Incredibly, critical biblical research demonstrates without a doubt that the version of the Old Testament which Jesus regularly quotes is, in fact, the Septuagint. God Himself, indeed, quotes a version of the Hebrew Bible which includes the seven “apocryphal” books.

I don’t think we can get any closer to the source than this.

 

So Why Does it Even Matter?

As I was exploring my faith and digging, especially, into the history of the Bible I was shocked to discover the roots of the Catholic vs. Protestant Bible debate. I was dismayed to learn that scholars pin the removal of the seven “apocryphal” books from Luther’s translation on the fact that Luther didn’t think Jewish believers actually revered them. Because the Jews in Luther’s part of the world didn’t read them, even those elsewhere they were widely read.

I was surprised that this was all it took to create two different, disparate, versions of the Bible.

And I faced the tough question of figuring out how I was supposed to trust that the Bible I held in my hands was the complete thing. That it was all God wanted me to have to equip me to live out my faith.

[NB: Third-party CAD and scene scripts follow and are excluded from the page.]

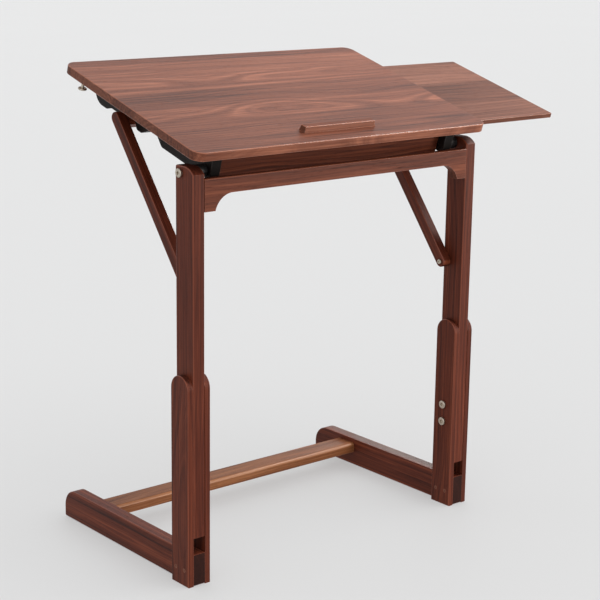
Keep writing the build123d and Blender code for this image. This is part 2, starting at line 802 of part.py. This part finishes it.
leaf_wide = leaf_out + leaf_kept
leaf_mid = (half_width + leaf_out - leaf_wide / 2, leaf_front + leaf_deep / 2)
peg_reach = leaf_thick - edge * 2
peg_x = rail_in - leaf_peg_dia / 2 - guide_play
leaf_peg_spots = [(peg_x, leaf_front + leaf_deep * share) for share in (1 / 5, 4 / 5)]


def make_leaf():
    with BuildPart() as leaf:
        with BuildSketch(slope_plane(leaf_low_w)):
            with Locations(leaf_mid):
                RectangleRounded(leaf_wide, leaf_deep, leaf_corner)
        extrude(amount=leaf_thick)
        broad_faces = leaf.faces().sort_by(slope_axis)
        fillet(broad_faces[0].edges() + broad_faces[-1].edges(), edge / 2)
        with BuildSketch(slope_plane(leaf_low_w)):
            with Locations(*leaf_peg_spots):
                Circle(leaf_peg_dia / 2)
        extrude(amount=peg_reach, mode=Mode.SUBTRACT)
    save(leaf, "extension_leaf")


make_leaf()
make_rods(
    "leaf_stop_pegs", [(slope_plane(leaf_low_w - guide_lip_thick), 1)], leaf_peg_spots,
    leaf_peg_dia / 2, guide_lip_thick + peg_reach)
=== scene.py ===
from math import cos, radians, sin

import bpy
from mathutils import Matrix, Vector


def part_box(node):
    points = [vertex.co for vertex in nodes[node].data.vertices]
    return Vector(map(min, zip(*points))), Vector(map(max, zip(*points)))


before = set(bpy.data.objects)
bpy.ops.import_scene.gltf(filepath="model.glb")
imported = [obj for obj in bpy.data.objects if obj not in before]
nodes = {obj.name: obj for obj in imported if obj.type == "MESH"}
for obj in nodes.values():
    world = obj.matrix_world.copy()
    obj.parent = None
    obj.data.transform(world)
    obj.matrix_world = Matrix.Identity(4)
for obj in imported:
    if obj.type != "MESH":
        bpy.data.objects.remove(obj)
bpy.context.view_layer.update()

TILT = radians(16)                       # how far the back of the top is raised
BRACE_DEEP = 0.019                       # a brace's depth and the round of its ends, in metres
FIRST_SEED = 1.0                         # each wooden piece has its own seed, this far apart
SEED_STEP = 0.73


# ---- shader maths ----------------------------------------------------------------------------

class Value:
    """A number in a shader, so that plain sums and products make the nodes."""

    def __init__(self, tree, socket):
        self.tree = tree
        self.socket = socket

    def maths(self, kind, *others, clamp=False):
        return self.tree.add(
            "ShaderNodeMath", {"operation": kind, "use_clamp": clamp},
            dict(enumerate((self, *others))))

    def __add__(self, other):
        return self.maths("ADD", other)

    __radd__ = __add__

    def __sub__(self, other):
        return self.maths("SUBTRACT", other)

    def __rsub__(self, other):
        return self * -1.0 + other

    def __mul__(self, other):
        return self.maths("MULTIPLY", other)

    def __truediv__(self, other):
        return self.maths("DIVIDE", other)

    def floor(self):
        return self.maths("FLOOR")

    def absolute(self):
        return self.maths("ABSOLUTE")

    def root(self):
        return self.maths("SQRT")

    def clamped(self):
        return self.maths("ADD", 0.0, clamp=True)

    def step(self, low, high):
        """0 below low, 1 above high, and smooth between them."""
        return self.tree.add(
            "ShaderNodeMapRange", {"interpolation_type": "SMOOTHSTEP"},
            {"Value": self, "From Min": low, "From Max": high})


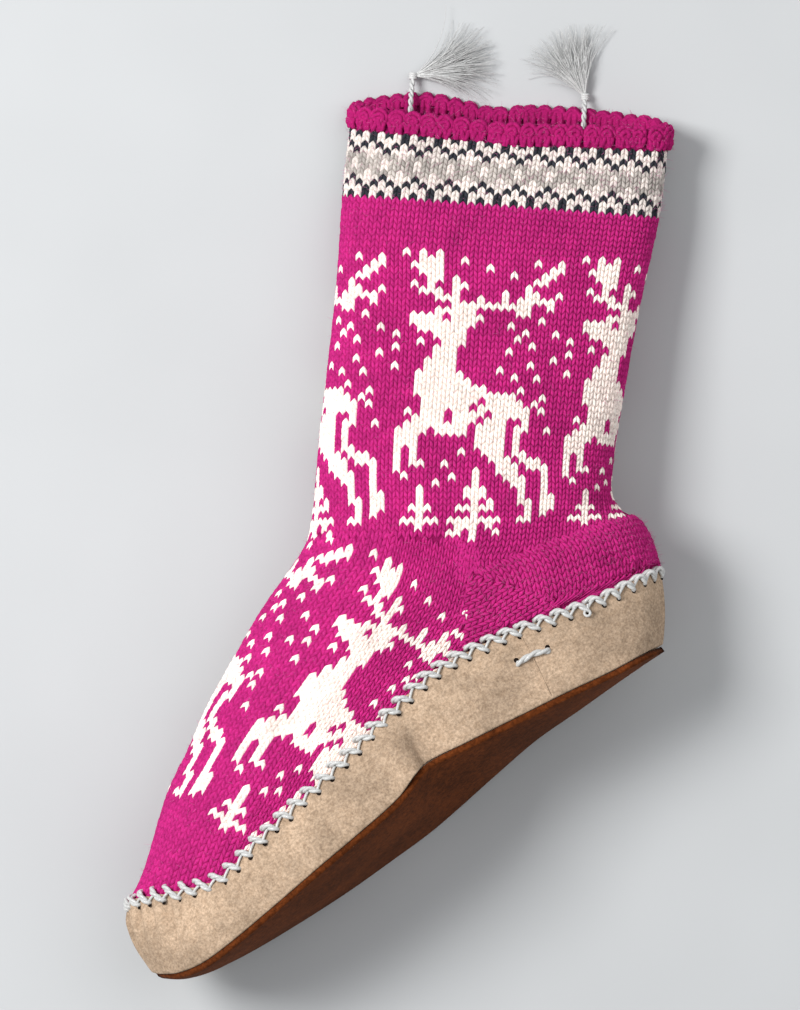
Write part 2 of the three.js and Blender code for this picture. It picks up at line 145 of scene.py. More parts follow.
SHAFT = np.array([
    [157.5, 125.3, 259.3, 25.6, 32, 2, 0, 0],
    [161.5, 129.5, 263, 36, 31.5, 2, 0, 0],
    [165.5, 134, 264.3, 46.5, 30.5, 2.05, 0, 0],
    [170.3, 139.8, 260.3, 59.7, 28.5, 2.1, 0, 0],
    [181, 152, 270.3, 73.3, 26, 2.2, 0, 0],
    [201, 174, 291, 94, 22, 2.35, 0.3, 0.8],
    [224.5, 200.5, 317, 118.7, 18.5, 2.45, 1.1, 2.4],
    [248, 229, 344, 142.6, 15.5, 2.5, 2.4, 4.8],
    [270.6, 254, 368, 168.5, 13, 2.4, 3.9, 7.8],
])
WAVES = [       # of the collar: side, share of the section, reach, out
    (1, 0.52, 0.2, -1.8),
    (-1, 0.2, 0.13, 2.2),
    (-1, 0.42, 0.11, -2.4),
]
FOLD = [(129, 8, 3), (143, 6, -1.4)]        # of the side suede at the ball: x, reach, out
KNIT, SUEDE, OUTSOLE, INSOLE, GAP = 3.0, 1.6, 2.2, 3.0, 0.3
SOLE_SAG, ROUND_END, END_INSET = 1.5, 24, 1.6
LEAN = math.radians(7.2)
BALL_EDGE = 39.4                # from the middle to the sole's edge at the ball, which is on the floor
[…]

Because if Luther can remove seven books—books which were clearly important to other Jews, the Early Church, the Apostles, and Jesus Himself—how do I know that what I have in my hands is right and complete?

Because, ultimately, the Bible did not come handed down from God with a divine table of contents. The decision of one figure of the Reformation, evidently, can alter it rather distinctly so that we end up, 500 years later, with two critically different versions of what Protestants and Catholics both view as the complete and unalterable Word of God.

So, it matters.

And on my journey out of non-denominational Christianity and into the Catholic Church I realized that, on the Bible, I would have to put more faith in the version which was, for 1,500 years, in wide distribution. A version that was quoted by the Early Church, by the Apostles, and used by Christ Himself, than in a version which had been edited much later. On the Bible, then, I had become Catholic. The rest of it would follow.